Yankees drop Game 4 of ALCS as Detroit heads to World Series

For the fourth straight ALCS playoff game, the New York Yankees’ bats fell dormant, falling to Detroit 8-1.  For the second time in six years, the Tigers are going to World Series.

In fact, the last time the Tigers made it there, they knocked off both the Yankees and the Oakland Athletics. They just might face the St. Louis Cardinals again too. For the Yankees, the game was a fitting end to their offensive nightmare of a postseason, and now an unpredictable offseason looms.

A usually reliable CC Sabathia struggled from the start, hit with an extra day of rest that may have prompted 3 2/3 innings of six run, 11 hit, two homerun ball. Max Scherzer, who didn’t allow a hit until the sixth inning and gaveup just a lone run, stymied the Yankee bats. The Detroit bullpen did the rest, putting up goose eggs the remainder of the way, like Tiger pitching had done in 36 of the 39 innings during the four games of the series.

Sabathia was 7-1 in the postseason for the Yankees entering Thursday. He was “vintage CC” as Joe Girardi professed after his Game 5 ALDS complete game shutout against the Orioles.  In this 93 pitch outing, he was noticeably different. Though, it may not have mattered if he cut down on even half of what he surrendered.

The only Yankee tally was pushed across on a double by Nick Swisher, who hit second in the lineup after Ichiro. Alex Rodriguez was benched again to start the game, then entered in the sixth and flew out to center with two runners aboard. 

Eric Chavez, his replacement again, fumbled a ball in the first inning allowing Omar Infante aboard that would then lead to the first run of the game thanks to an RBI single from Delmon Young. In this series, one run against the Yankees must have felt like ten.

Four homeruns led the charge for the Tigers, including two from Jhonny Peralta. Austin Jackson launched one in the seventh off reliever Derek Lowe to aid the Tiger lead. The Triple Crown winner had his share too, a two-run bomb dropped in the fourth inning, Miguel Cabrera’s first of the postseason.

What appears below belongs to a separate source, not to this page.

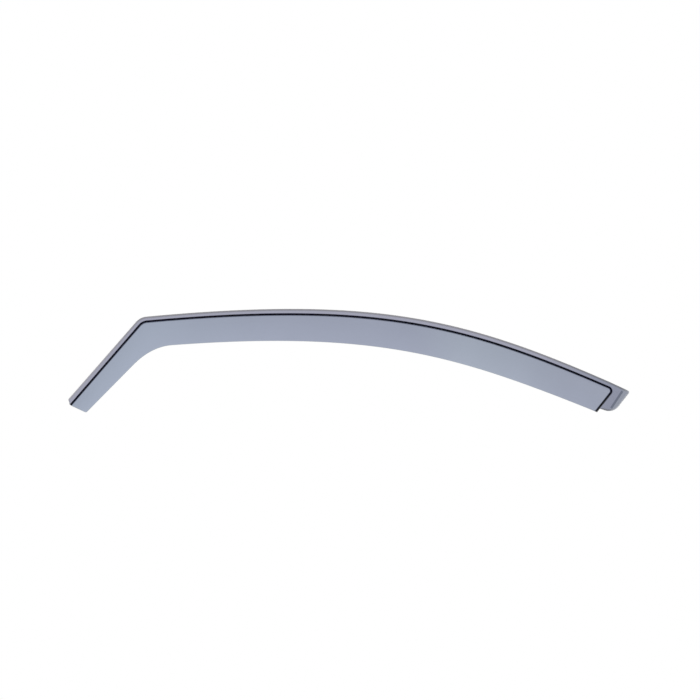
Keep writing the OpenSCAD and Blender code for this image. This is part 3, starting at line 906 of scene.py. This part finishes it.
class DEFLECTOR_OT_sheet(Operator):
    """Builds the deflector: one formed sheet of smoked acrylic"""
    bl_idname = "deflector.sheet"
    bl_label = "Formed sheet"

    def execute(self, context):
        d = context.scene.deflector
        points, faces, masks, slots, sharp = sheet_arrays(d)
        if volume_of(points, faces) <= 0:
            raise RuntimeError("the sheet is inside out")
        mesh = mesh_of("deflector_sheet", points, faces, masks, slots, sharp)
        mesh.materials.append(smoked_acrylic(d))
        mesh.materials.append(routed_acrylic(d))
        piece = in_scene("deflector_sheet", mesh)
        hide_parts("deflector")
        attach(piece, "root")
        return {"FINISHED"}


class DEFLECTOR_OT_studio(Operator):
    """Builds the studio: a pale floor, soft lamps, an even white surround and the camera"""
    bl_idname = "deflector.studio"
    bl_label = "Studio"

    def execute(self, context):
        d = context.scene.deflector
        floor(d)
        surround(d)
        lamps(d)
        camera(d)
        return {"FINISHED"}


def seen_ray(tree):
    """1 for the rays that show the background: camera, mirror and see-through rays."""
    path = add_node(tree, "ShaderNodeLightPath").outputs
    seen = path["Is Camera Ray"]
    for kind in ("Is Glossy Ray", "Is Transmission Ray"):
        seen = add_node(tree, "ShaderNodeMath", {0: seen, 1: path[kind]},
                        operation="MAXIMUM").outputs[0]
    return seen


def floor(d):
    """A plain pale floor, well below the part, which hangs where its channel would hold it.

    Towards its rim it grows white as the background is, so that no edge of it shows.
    """
    studio = d.studio
    low = CAD_BOX[0].z - studio.floor_drop
    half = studio.floor_size / 2
    corners = np.array([[-1, -1, 0], [1, -1, 0], [1, 1, 0], [-1, 1, 0]]) * half
    mesh = mesh_of("floor", corners + [studio.aim_x, 0, low], np.array([[0, 1, 2, 3]]))
    plane = in_scene("floor", mesh)
    material = bpy.data.materials.new("matt_floor")
    tree = empty_tree(material)
    matt = add_node(tree, "ShaderNodeBsdfDiffuse", {"Color": (*studio.floor_colour, 1)})
    white = add_node(tree, "ShaderNodeEmission", {"Strength": 1.0})

    # The floor's nearest point to the origin lies straight below it
    place = add_node(tree, "ShaderNodeTexCoord").outputs["Object"]
    apart = add_node(tree, "ShaderNodeVectorMath", {0: place}, operation="LENGTH")
    fade = add_node(tree, "ShaderNodeMapRange",
                    {"Value": apart.outputs["Value"], "From Min": -low, "From Max": half,
                     "To Min": studio.floor_white}, interpolation_type="SMOOTHSTEP")
    both = add_node(tree, "ShaderNodeMixShader",
                    {0: product(tree, seen_ray(tree), fade.outputs[0]), 1: matt.outputs[0],
                     2: white.outputs[0]})
    add_node(tree, "ShaderNodeOutputMaterial", {"Surface": both.outputs[0]})
    mesh.materials.append(material)


def surround(d):
    """An even white surround that is full white where it is seen.

    As light it is weaker, and faces mirror it white behind the part and dark in front, as in a
    studio whose white backdrop is lit and whose camera side is not.
    """
    world = bpy.data.worlds.new("surround")
    bpy.context.scene.world = world
    tree = empty_tree(world)
    path = add_node(tree, "ShaderNodeLightPath").outputs
    way = add_node(tree, "ShaderNodeSeparateXYZ",
                   {0: add_node(tree, "ShaderNodeTexCoord").outputs["Generated"]})
    behind = add_node(tree, "ShaderNodeMapRange",
                      {"Value": way.outputs["Y"], "From Min": BACKDROP[0],
                       "From Max": BACKDROP[1], "To Min": d.studio.front},
                      interpolation_type="SMOOTHSTEP")
    mirrored = add_node(tree, "ShaderNodeMix",
                        {"Factor": path["Is Glossy Ray"], NUMBER_A: d.studio.ambient,
                         NUMBER_B: behind.outputs[0]}, data_type="FLOAT")
    seen = add_node(tree, "ShaderNodeMath",
                    {0: path["Is Camera Ray"], 1: path["Is Transmission Ray"]},
                    operation="MAXIMUM")
    strength = add_node(tree, "ShaderNodeMix",
                        {"Factor": seen.outputs[0], NUMBER_A: mirrored.outputs[0],
                         NUMBER_B: 1.0}, data_type="FLOAT")
    light = add_node(tree, "ShaderNodeBackground",
                     {"Color": (1, 1, 1, 1), "Strength": strength.outputs[0]})
    add_node(tree, "ShaderNodeOutputWorld", {"Surface": light.outputs[0]})


def lamps(d):
    """Soft lamps above and to either side, which the polished faces don't mirror."""
    aim = Vector((d.studio.aim_x, 0, d.studio.aim_z))
    for name, place, size, power in LAMPS:
        light = bpy.data.lights.new(name, "AREA")
        light.size, light.energy = size, power
        lamp = in_scene(name, light)
        lamp.location = aim + Vector(place)
        lamp.rotation_euler = (aim - lamp.location).to_track_quat("-Z", "Y").to_euler()
        lamp.visible_camera = lamp.visible_glossy = False


def camera(d):
    """A camera square on to the outer face, so far off that all of it is seen square."""
    studio = d.studio
    view = bpy.data.cameras.new("camera")
    view.lens, view.sensor_width = studio.lens, SENSOR
    distance = studio.frame_w * studio.lens / SENSOR
    view.clip_end = 2 * distance
    eye = in_scene("camera", view)
    eye.location = (studio.aim_x, -distance, studio.aim_z)
    eye.rotation_euler = (QUARTER, 0, 0)
    bpy.context.scene.camera = eye
    bpy.context.scene.view_settings.view_transform = "Standard"


class DEFLECTOR_PT_sidebar(Panel):
    """Lists the operators and the sizes"""
    bl_idname = "DEFLECTOR_PT_sidebar"
    bl_label = "Window rain deflector"
    bl_space_type = "VIEW_3D"
    bl_region_type = "UI"
    bl_category = "Deflector"

    def draw(self, context):
        for operator in OPERATORS:
            self.layout.operator(operator.bl_idname)
        for name, group in zip(DeflectorSettings.__annotations__, GROUPS):
            box = self.layout.box()
            box.label(text=group.__doc__)
            for setting in group.__annotations__:
                box.prop(getattr(context.scene.deflector, name), setting)


# The groups in the order in which the settings hold them, and last the settings themselves
GROUPS = (SheetSizes, RoofSizes, FlangeSizes, VisorSizes, LegSizes, TongueSizes, AcrylicFinish,
          StudioSettings, DeflectorSettings)
OPERATORS = (DEFLECTOR_OT_sheet, DEFLECTOR_OT_studio)


def register():
    """Registers the classes and hangs the settings on the scene."""
    for kind in (*GROUPS, *OPERATORS, DEFLECTOR_PT_sidebar):
        bpy.utils.register_class(kind)
    bpy.types.Scene.deflector = PointerProperty(type=DeflectorSettings)


def unregister():
    """Takes back what register did."""
    del bpy.types.Scene.deflector
    for kind in (DEFLECTOR_PT_sidebar, *reversed(OPERATORS), *reversed(GROUPS)):
        bpy.utils.unregister_class(kind)


def main():
    register()
    bpy.ops.deflector.sheet()
    bpy.ops.deflector.studio()


if __name__ == "__main__":
    main()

 It may be easy to point to a few key instances to judge why the team slowed down but it couldn’t explain an historical collective slump. Derek Jeter’s ankle didn’t help things, and Raul Ibañez’s late inning heroics now seem like false hope. A-Rod-Miami trade rumors probably didn’t relax anyone at the plate.

Once again, the quest for a 28th championship ring must be prolonged. This may be a defining offseason for GM Brian Cashman and the Yankees, who must make a decision on Nick Swisher, Curtis Granderson, and that nagging A-Rod contract. No doubt, the winter will bring changes for a team who became offensively inept in the time it mattered most.